In Mexico, Eight Out of 10 People Consume Counterfeit ProductsBy Alessa Flores | Tue, 09/01/2020 - 14:11
According to the report "Piracy: Understanding the Shadow Market in Mexico," prepared by the American Chamber of Commerce of Mexico (AMCHAM), it is estimated that eight out of every ten people in Mexico consume counterfeit products, costing almost MX$43 billion (US$1.98 billion) annually to the Mexican economy. Meanwhile, the OECD estimates that counterfeit goods already account for 3.3 percent of world trade and will continue to grow in the coming years.
AMCHAM revealed that piracy is growing in Mexico for different reasons, one of them is that people seek to buy illegal merchandise because it is cheaper than the original product. It also explains that these products are sold and/or distributed at places without regulation and control from authorities. For this reason, the strategy to fight piracy must be accompanied by consumer education and regulation of markets, flea markets and other similar establishments, explains the chamber.
In July, AMCHAM published the report “Piracy in Mexico: Diagnosis of Supply and Institutional Actions” where the chamber explained that "piracy is a phenomenon that is present in practically all commercial sectors in Mexico and is constantly evolving thanks to technological changes.” Initially, the Mexican Institute of Industrial Property (IMPI) found out that medicines, electronic devices, perfumes, sports goods, shoes and clothing were the main counterfeit products in Mexico. Yet, both IMPI and ANCHAM agree that piracy has spread from the sale and distribution of luxury brands to volume sectors, including the pharmaceutical industry.
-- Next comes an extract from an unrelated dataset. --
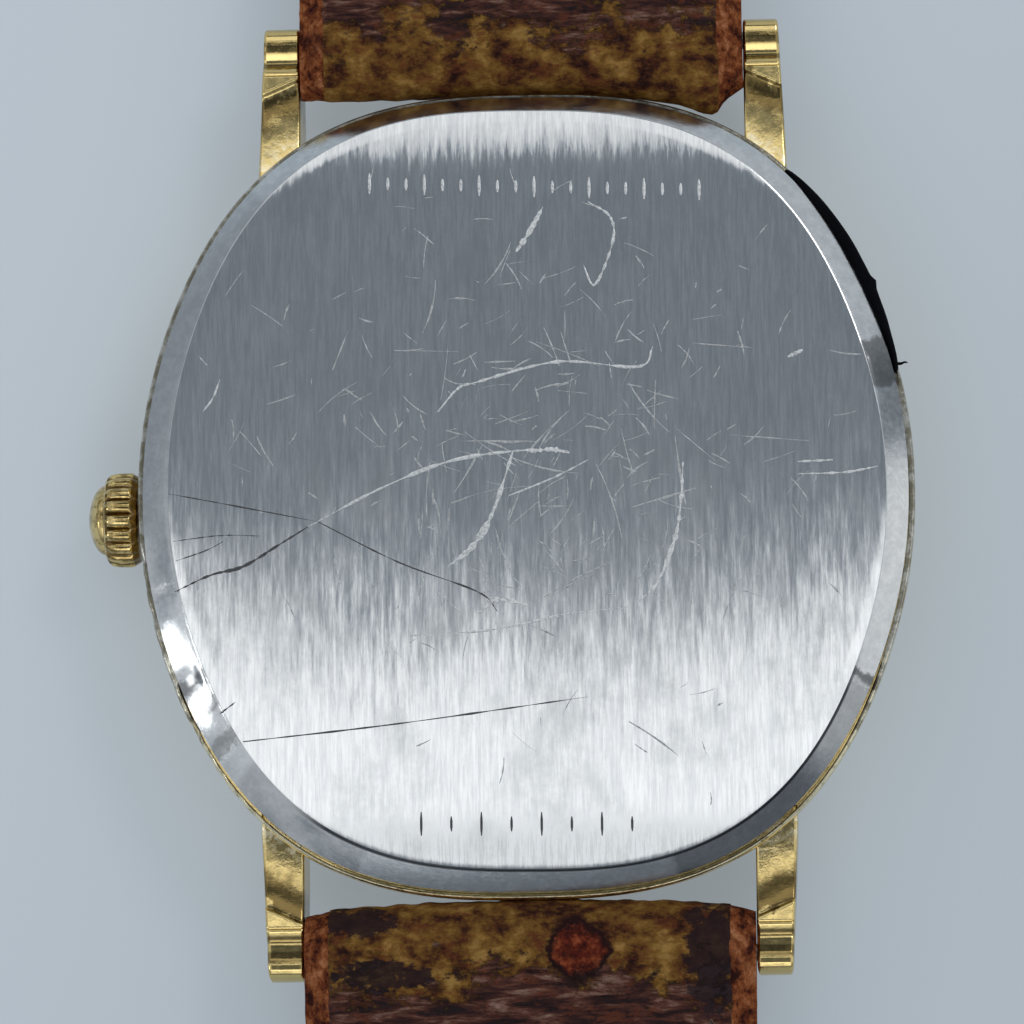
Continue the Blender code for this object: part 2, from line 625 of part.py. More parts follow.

Francisco Rivas, Director of the National Citizen Observatory (ONC), informed Expansión that 52 percent of the markets dedicated to piracy are located in Mexico City and Jalisco. Among them are the iconic Tepito neighborhood, Central de Abasto, Plaza de la Tecnología, Plaza Meave, Plaza Centro Teresa and Bazar Pericoapa in Mexico City, while in Jalisco the San Juan de Dios Market, El Santuario, Central de Abasto and Plaza de la Tecnología stand out. Rivas also explained to Expansión that piracy has evolved to such a degree that it is increasingly within the reach of people without them knowing about it. "The market has diversified to such an extent that there are medicines, medical equipment, agricultural products, car parts, toys and even food products that pose a serious risk to health,” said Rivas.
While the COVID-19 pandemic has slowed Mexico's economy, it has unfortunately not stopped counterfeit drug distribution. In early August, COFEPRIS warned about the sale of a counterfeit drug that was used to treat COVID-19 and that was recently revealed not to work against this new virus. The counterfeit medicine was RoActemra® (Tocilizumab) and like this, COFEPRIS assures there are many counterfeit medicines sold in Mexico.
According to the US Trade Representative's (USTR) Office's Special 301 Report, Mexico is one of the US’ trading partners with the most concerns about IP issues. The USTR classifies 33 countries in two lists: Priority Watch List or Watch List. Mexico appears in the latter list, together with countries such as Bolivia, Colombia, Turkey and Peru, which makes it a country subject to monitoring due to the risk of IP becoming a more urgent matter.